In fact, what would make most sense would be to end the simulation once the projectile reaches a z value of 0.

pos_above_z_0 = simulation.position.where(simulation.position.sel(ax="z") < 0)
simulation = simulation.where(pos_above_z_0, drop=True)

simulation.position.plot(hue="ax")
plt.show()
../_images/88fa1b5a535371df60ba418ce4bd7569cc3b24ef29fb0b454620f32614615a88.png

Interpolating the position at any time#

Now we have the position of the projectile at the time points for which our onboard sensors have recordings. However, these time points are full of noise. What if we want to clean this up a little and find the position only at certain times? We can use xarray’s interpolation capabilities!

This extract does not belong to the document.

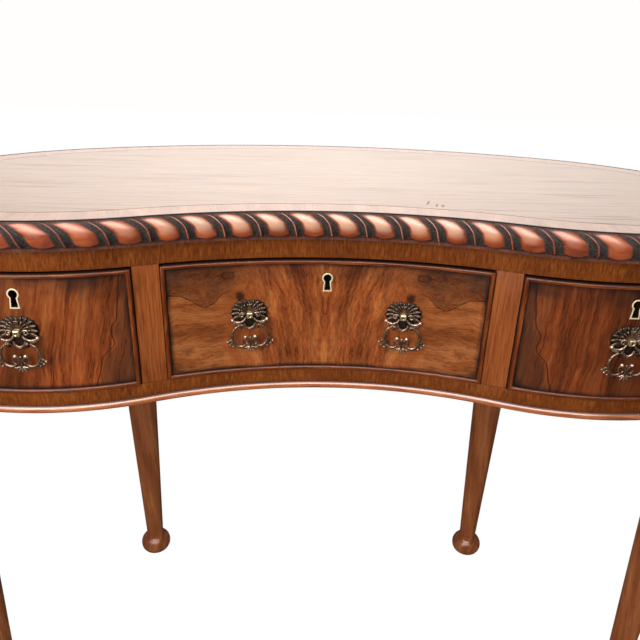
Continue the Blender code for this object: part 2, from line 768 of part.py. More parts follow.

time_max = simulation.time.max()

time_interp_values = np.arange(0, time_max)

simulation_interp = simulation.interp(time=time_interp_values)

simulation_interp.time.attrs["long_name"] = "Time Interpolated"
simulation_interp.time.attrs["units"] = "s"

simulation_interp.position.plot(hue="ax")
plt.show()
../_images/b0c9016d3df5cc84d17ab41f9fa2f651c20b1f011a54415696bc52929d930c51.png

Take a look at how our new times are linearly spaced as opposed to the original simulation’s time values.

simulation.time.diff(dim="time").plot(c="blue")
simulation_interp.time.diff(dim="time").plot(c="red")
plt.ylabel("Time Difference")
plt.show()
../_images/ff30238e4d2cabe574e3342118b2c49d0c9ce49db8211018a024b49fa116d34f.png

And, note that we have interpolated the entire simulation! That means that not only is our position interpolated, but so is our acceleration, and velocity!

simulation_interp.velocity.plot(hue="ax")
[<matplotlib.lines.Line2D at 0x7f900b1a8ce0>,
 <matplotlib.lines.Line2D at 0x7f900b1a8d10>,
 <matplotlib.lines.Line2D at 0x7f900b1a8dd0>]
../_images/32bd6a3de63f88186eefcc6c7f09fe7f71d26e37ef89beb1e1293f6eeaf08d46.png

Conclusion#

It’s about time to wrap this up. Hopefully you’ve seen that you can do some really cool stuff with xarray, and that API is really expressive. This is not an exhaustive tutorial, but hopefully will inspire you to consider using xarray for you next modeling and simulation task!